Analysis of the AspT amino acid sequence revealed a hydrophobic membrane protein (data not shown), and the biochemical features of AspT transport demonstrated by using proteoliposomes (Fig. 5) are sufficient to classify AspT as a conventional secondary transport protein, in particular, an electrogenic antiporter similar to OxlT from O. formigenes (2, 4, 14, 15, 16). However, there is no apparent sequence homology between AspT and known membrane carriers, including PMF-generating antiporters (2, 17, 24), suggesting that the structures of PMF-generating antiporters are divergent. We previously found an electrogenic aspartate-alanine antiporter in Lactobacillus subspecies M3 by employing a proteoliposome reconstitution system (1); however, the predicted gene encoding AspT in Lactobacillus subspecies M3 has not yet been cloned. Consequently, at this time we are not able to compare the deduced structures of AspTs from T. halophila and Lactobacillus subspecies M3. Cloning of the lactobacillus aspT gene is also in progress. Based on the features of the tetragenococcal asp operon products described above, we expect that the cytoplasmic aspartate decarboxylase (AspD) and the electrogenic aspartate-alanine antiporter (AspT) compose a proton motive metabolic cycle similar to the oxalate-formate exchange system observed in O. formigenes (4) and to the aspartate-alanine exchange system observed in Lactobacillus subspecies M3 (1).

T. halophila naturally grows from a neutral pH (pH 7) toward an acidic pH (pH 4 to 5) due to lactic acid production in the presence of a large amount of sodium chloride (17%, wt/vol) (11, 27). The presence of a large amount of extracellular cations (H⁺, Na⁺) might force tetragenococcal cells to pump out the cations. The proton motive metabolic cycle encoded in the asp operon may contribute directly to the extrusion of protons from cells or indirectly to sodium extrusion (Na⁺/H⁺ exchange) coupled with a PMF generated from the cycle, because T. halophila is an anaerobe and is thought to lack oxidative proton pumps. Similar bacterial proton motive metabolic cycles coupled with glutamate decarboxylation have recently been recognized as cycles that are involved in acid tolerance (6, 8, 10, 24).

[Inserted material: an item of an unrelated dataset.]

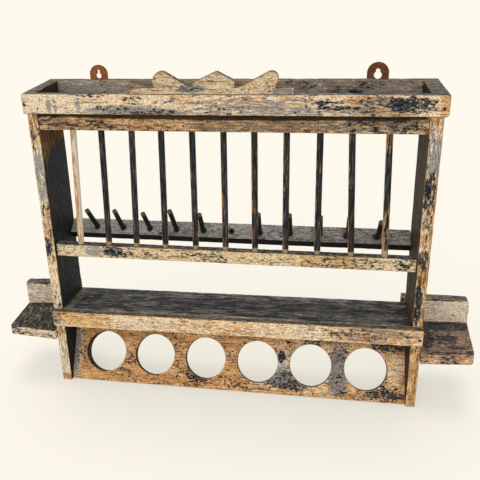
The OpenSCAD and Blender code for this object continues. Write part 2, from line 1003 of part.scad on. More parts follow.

To our knowledge, this is the first report of plasmid-encoded genes involving a proton motive metabolic cycle and the first report of an aspT gene coding for an aspartate-alanine antiporter. The entire sequence of plasmid pD1 contains transposon-like sequences and probable genes encoding machinery required for conjugal transfer (Abe and Higuchi, unpublished data), showing the possibility of mobility of the asp operon not only among strains but also among genomes and plasmids. Studies of the origin of the mobile asp operon would also be interesting from an evolutionary point of view.